### Task statement
Return the complete listing that follows, with each line reproduced exactly.
## Start Supplied entries
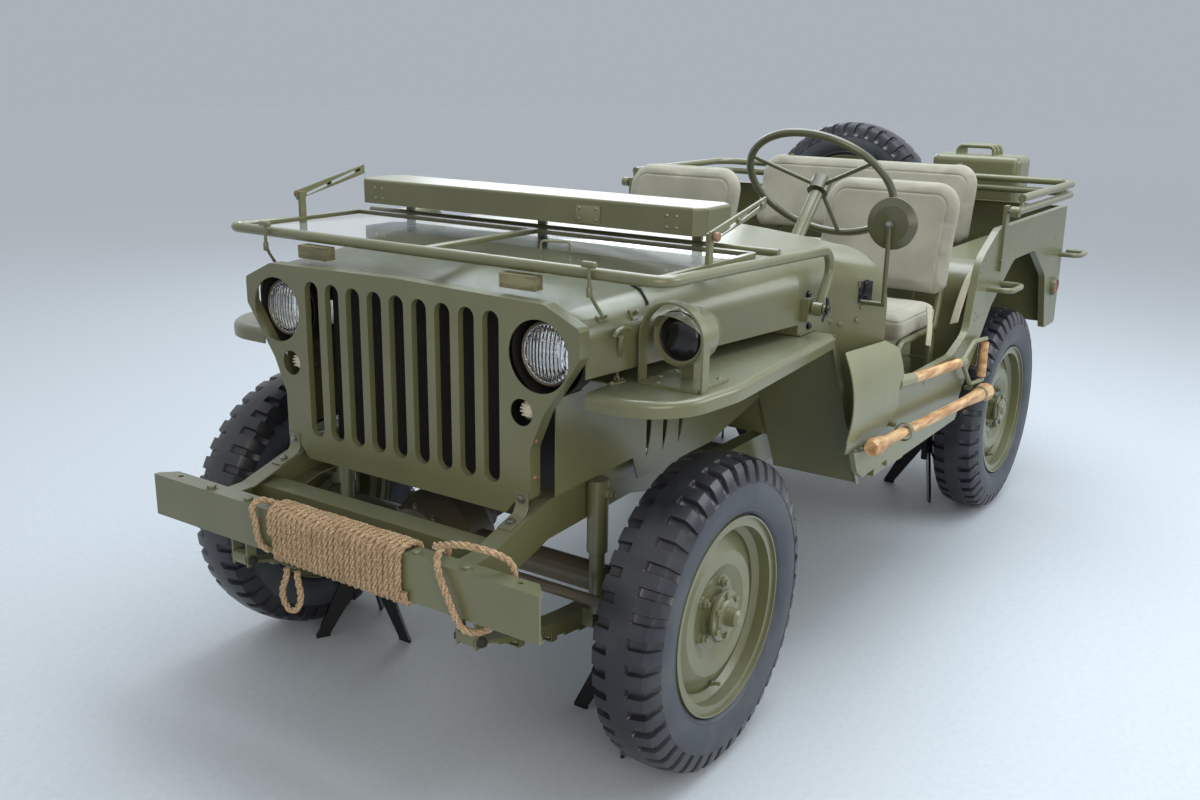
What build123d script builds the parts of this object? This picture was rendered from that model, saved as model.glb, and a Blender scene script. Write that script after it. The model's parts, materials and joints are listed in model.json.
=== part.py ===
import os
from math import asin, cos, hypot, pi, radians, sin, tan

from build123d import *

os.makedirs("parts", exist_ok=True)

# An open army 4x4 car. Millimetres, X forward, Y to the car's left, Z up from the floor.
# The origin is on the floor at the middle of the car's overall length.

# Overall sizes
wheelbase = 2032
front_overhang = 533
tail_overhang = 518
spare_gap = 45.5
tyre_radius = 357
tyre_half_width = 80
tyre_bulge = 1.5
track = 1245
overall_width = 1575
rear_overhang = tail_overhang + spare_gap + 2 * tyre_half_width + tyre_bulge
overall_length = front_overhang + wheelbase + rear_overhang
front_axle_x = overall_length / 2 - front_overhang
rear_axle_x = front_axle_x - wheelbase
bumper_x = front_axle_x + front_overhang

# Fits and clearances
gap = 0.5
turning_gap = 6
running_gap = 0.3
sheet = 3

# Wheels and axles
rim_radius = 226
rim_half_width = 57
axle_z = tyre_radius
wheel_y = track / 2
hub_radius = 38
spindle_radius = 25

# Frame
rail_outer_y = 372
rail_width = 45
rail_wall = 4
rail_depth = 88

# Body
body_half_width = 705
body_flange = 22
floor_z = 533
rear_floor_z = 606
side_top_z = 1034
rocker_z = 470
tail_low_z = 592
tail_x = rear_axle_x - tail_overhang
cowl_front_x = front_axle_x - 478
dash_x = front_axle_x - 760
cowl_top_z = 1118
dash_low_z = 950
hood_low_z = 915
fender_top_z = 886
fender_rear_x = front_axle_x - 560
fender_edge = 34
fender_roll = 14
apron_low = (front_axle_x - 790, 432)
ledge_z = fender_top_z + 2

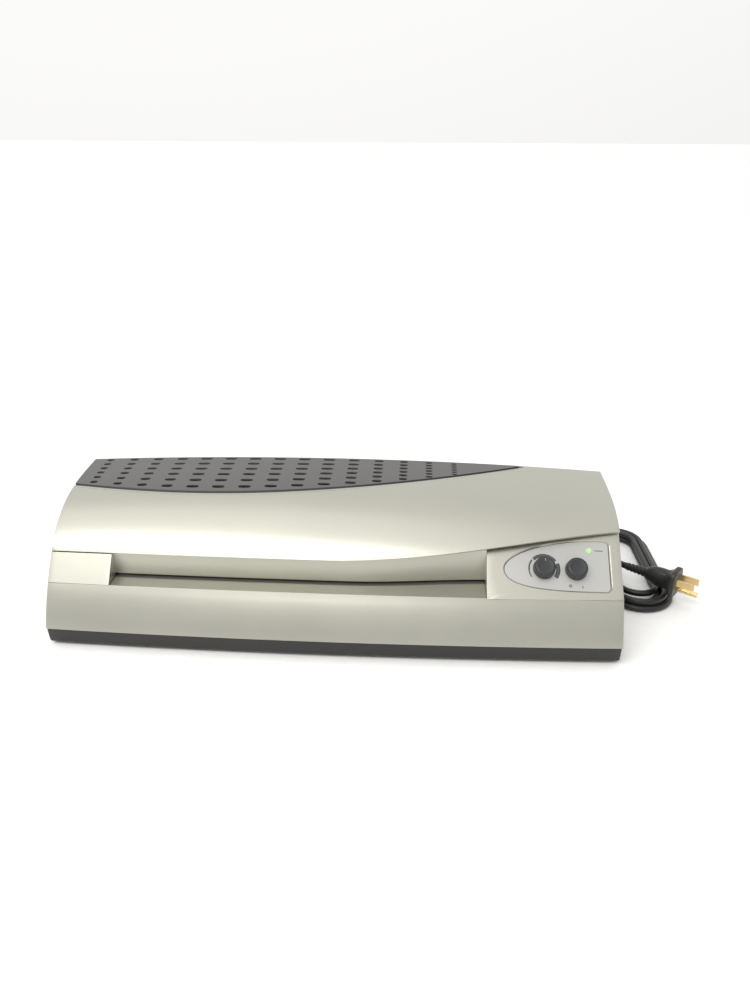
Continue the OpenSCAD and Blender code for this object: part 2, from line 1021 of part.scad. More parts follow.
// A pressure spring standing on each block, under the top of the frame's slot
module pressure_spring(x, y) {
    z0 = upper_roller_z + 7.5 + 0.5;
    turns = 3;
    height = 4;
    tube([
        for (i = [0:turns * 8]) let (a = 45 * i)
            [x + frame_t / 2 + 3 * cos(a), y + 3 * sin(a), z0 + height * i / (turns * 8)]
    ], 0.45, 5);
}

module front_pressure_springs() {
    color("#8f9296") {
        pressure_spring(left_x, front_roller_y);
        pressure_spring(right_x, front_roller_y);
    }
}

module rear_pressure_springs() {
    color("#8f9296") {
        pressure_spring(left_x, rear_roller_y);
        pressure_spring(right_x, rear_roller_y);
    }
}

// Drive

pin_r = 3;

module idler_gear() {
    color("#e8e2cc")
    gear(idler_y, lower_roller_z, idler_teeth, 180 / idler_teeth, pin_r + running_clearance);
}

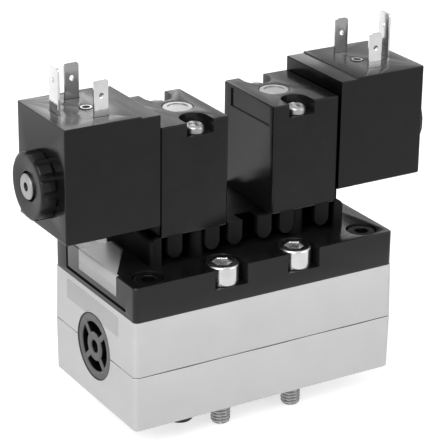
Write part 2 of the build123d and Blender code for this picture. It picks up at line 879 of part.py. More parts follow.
## End Supplied entries
### Final answer
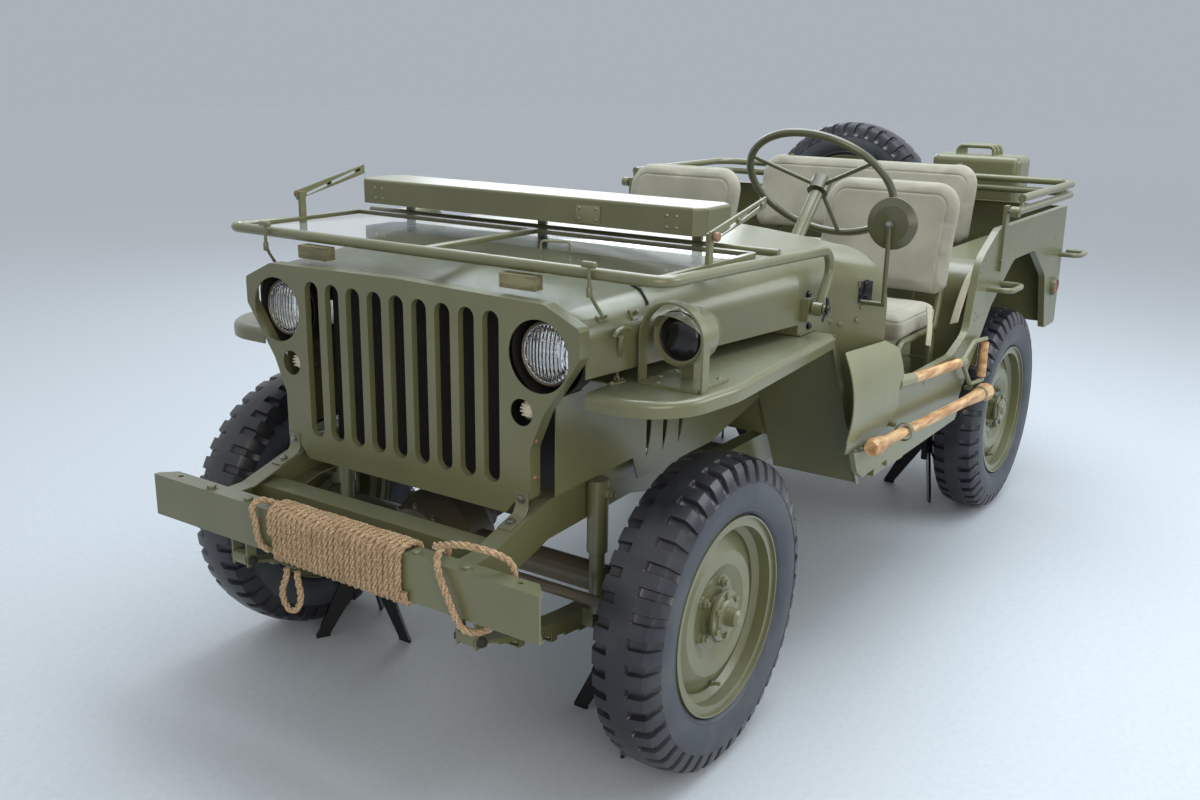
What build123d script builds the parts of this object? This picture was rendered from that model, saved as model.glb, and a Blender scene script. Write that script after it. The model's parts, materials and joints are listed in model.json.
=== part.py ===
import os
from math import asin, cos, hypot, pi, radians, sin, tan

from build123d import *

os.makedirs("parts", exist_ok=True)

# An open army 4x4 car. Millimetres, X forward, Y to the car's left, Z up from the floor.
# The origin is on the floor at the middle of the car's overall length.

# Overall sizes
wheelbase = 2032
front_overhang = 533
tail_overhang = 518
spare_gap = 45.5
tyre_radius = 357
tyre_half_width = 80
tyre_bulge = 1.5
track = 1245
overall_width = 1575
rear_overhang = tail_overhang + spare_gap + 2 * tyre_half_width + tyre_bulge
overall_length = front_overhang + wheelbase + rear_overhang
front_axle_x = overall_length / 2 - front_overhang
rear_axle_x = front_axle_x - wheelbase
bumper_x = front_axle_x + front_overhang

# Fits and clearances
gap = 0.5
turning_gap = 6
running_gap = 0.3
sheet = 3

# Wheels and axles
rim_radius = 226
rim_half_width = 57
axle_z = tyre_radius
wheel_y = track / 2
hub_radius = 38
spindle_radius = 25

# Frame
rail_outer_y = 372
rail_width = 45
rail_wall = 4
rail_depth = 88

# Body
body_half_width = 705
body_flange = 22
floor_z = 533
rear_floor_z = 606
side_top_z = 1034
rocker_z = 470
tail_low_z = 592
tail_x = rear_axle_x - tail_overhang
cowl_front_x = front_axle_x - 478
dash_x = front_axle_x - 760
cowl_top_z = 1118
dash_low_z = 950
hood_low_z = 915
fender_top_z = 886
fender_rear_x = front_axle_x - 560
fender_edge = 34
fender_roll = 14
apron_low = (front_axle_x - 790, 432)
ledge_z = fender_top_z + 2

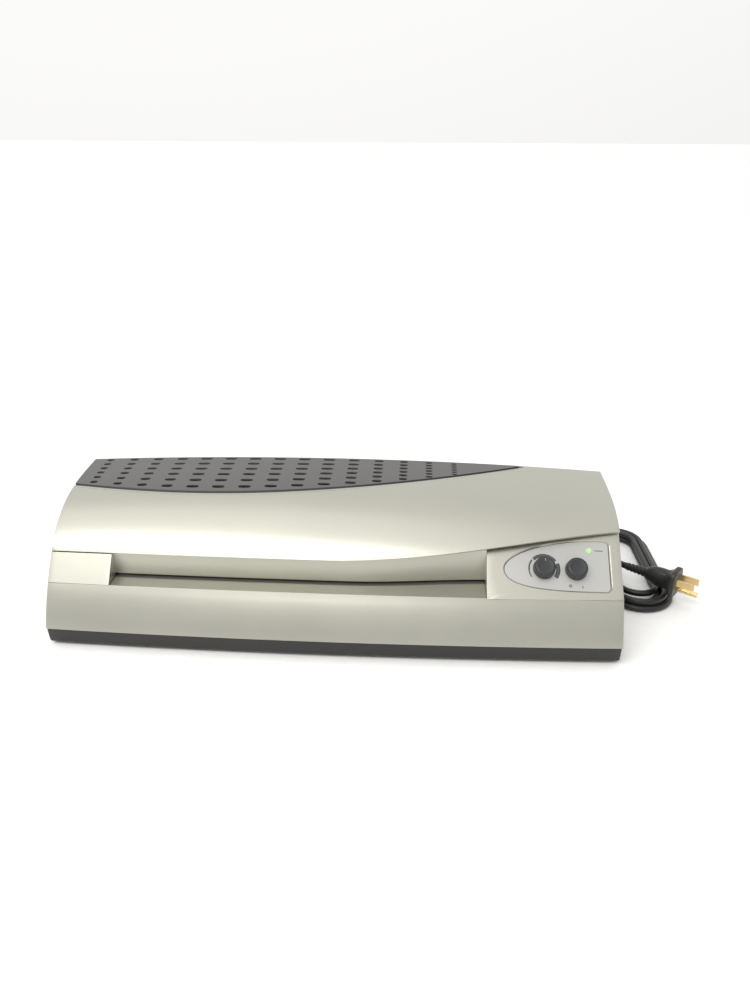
Continue the OpenSCAD and Blender code for this object: part 2, from line 1021 of part.scad. More parts follow.
// A pressure spring standing on each block, under the top of the frame's slot
module pressure_spring(x, y) {
    z0 = upper_roller_z + 7.5 + 0.5;
    turns = 3;
    height = 4;
    tube([
        for (i = [0:turns * 8]) let (a = 45 * i)
            [x + frame_t / 2 + 3 * cos(a), y + 3 * sin(a), z0 + height * i / (turns * 8)]
    ], 0.45, 5);
}

module front_pressure_springs() {
    color("#8f9296") {
        pressure_spring(left_x, front_roller_y);
        pressure_spring(right_x, front_roller_y);
    }
}

module rear_pressure_springs() {
    color("#8f9296") {
        pressure_spring(left_x, rear_roller_y);
        pressure_spring(right_x, rear_roller_y);
    }
}

// Drive

pin_r = 3;

module idler_gear() {
    color("#e8e2cc")
    gear(idler_y, lower_roller_z, idler_teeth, 180 / idler_teeth, pin_r + running_clearance);
}

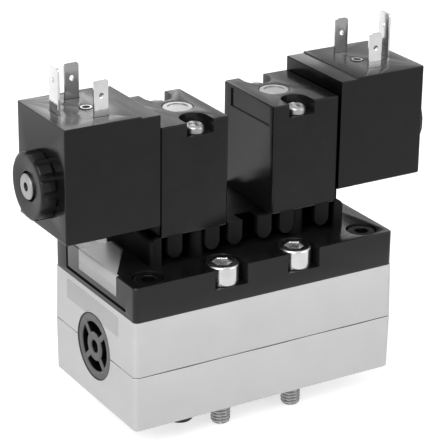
Write part 2 of the build123d and Blender code for this picture. It picks up at line 879 of part.py. More parts follow.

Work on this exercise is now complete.